As the day wore on, a question began to weigh down heavily on us: How had we not sensed the pulse? In India, interactions with people with whom I cross paths daily, gave me glimpses into differing and divergent points of view. The results in the US came as a shock because many of us failed to peel away at the nuanced layers in American society, or perceive what lay concealed on the other side of the thin veils of courtesy and small talk.

We had underestimated how easy it was, especially in America, to be ensnared in our bubble of like-minded people within our social network online, as well as beyond the blue screen. There is a lesson in Berkeley sociologist Arlie Hochschild’s research here. For her book Strangers in Their Own Land: Anger and Mourning on the American Right, she travelled deep into Louisiana to truly understand how entrenched in convictions people are and how divorced from different co-existing realities. She found that the white working class felt betrayed by the American Dream and were genuinely angry with immigrants and minorities taking their place.

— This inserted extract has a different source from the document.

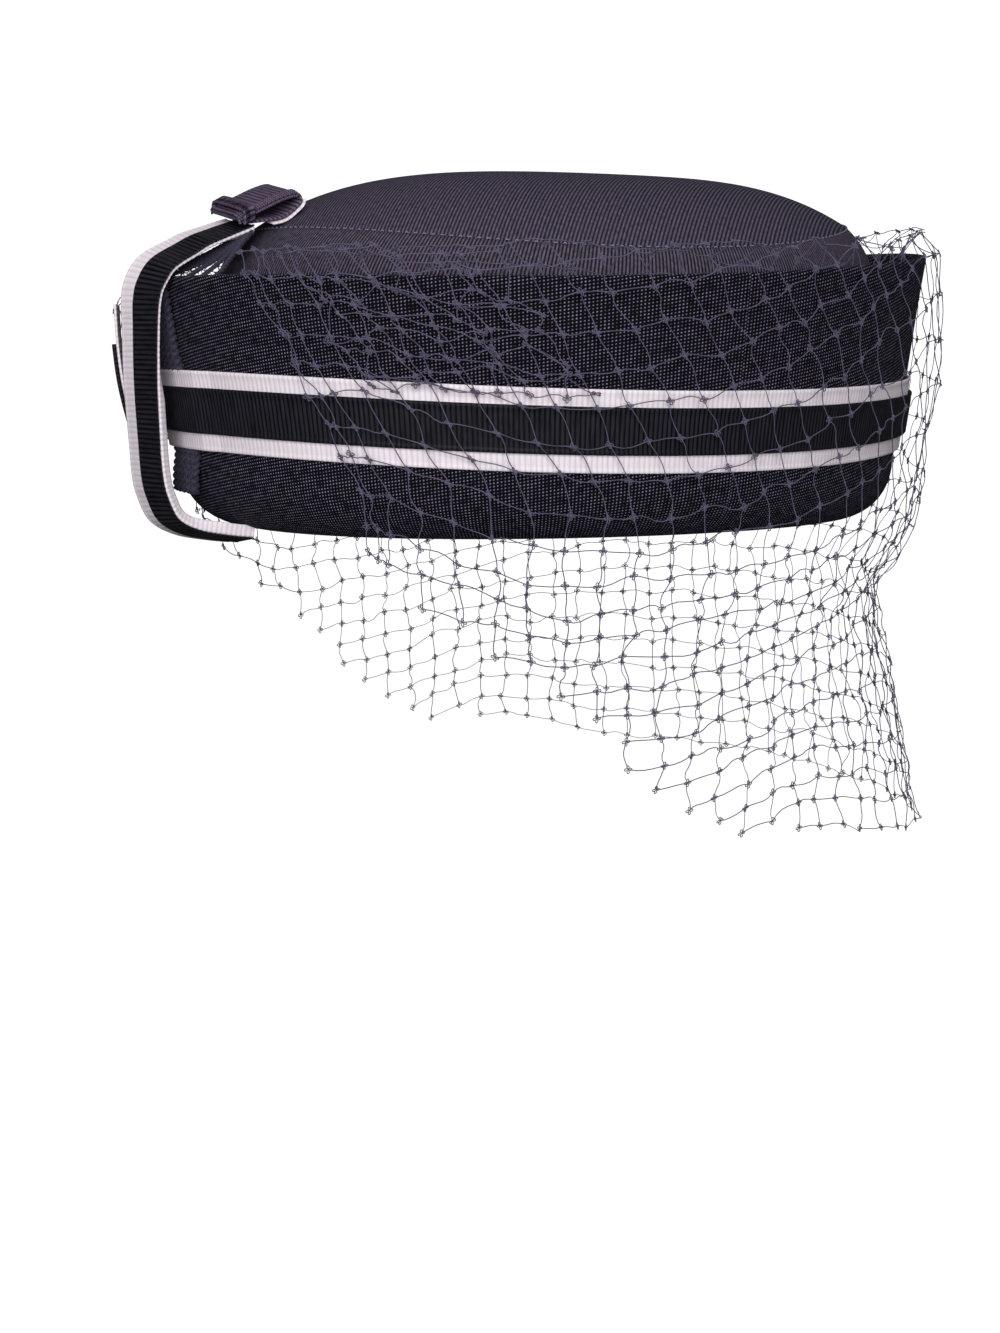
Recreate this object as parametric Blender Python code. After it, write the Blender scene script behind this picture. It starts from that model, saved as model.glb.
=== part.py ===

But what about the wealthy white American man who voted for Trump? Or the wealthy white American woman? I wouldn’t have any answers if I didn’t attempt to depart from my own seemingly hard-boiled convictions.

A kneejerk reaction at such a time would be to shut out all dissenting voices, shake Trump voters out of the shackles of their supposed foolhardiness, dismiss and even shame them. But to what end? Not only is that antithetical to the very idea of democracy, but in doing that, we might have the fleeting illusion of an antidote to an immediate problem. But what it would do in the long run is further deepen the cleavages in society.

In this sullied political climate, dialogue and conversation are of utmost importance. To be an informed citizen, there is no option but to understand and engage with people who think differently from us. Grief, anger and despair are in order for all of us, of course, as are involvement and action to mobilise our collective energies into progressive change. To soften the edges and blur boundaries, Toni Morrison reminds us in an essay, that “in times of dread, artists must never choose to remain silent.”

Being a woman of colour means being aware of the terrifying times ahead. But for the 50 million people who voted for Trump, there were more who didn’t. This gives me hope that for every hater lurking around the corner, there is at least one person rallying for, and celebrating diversity.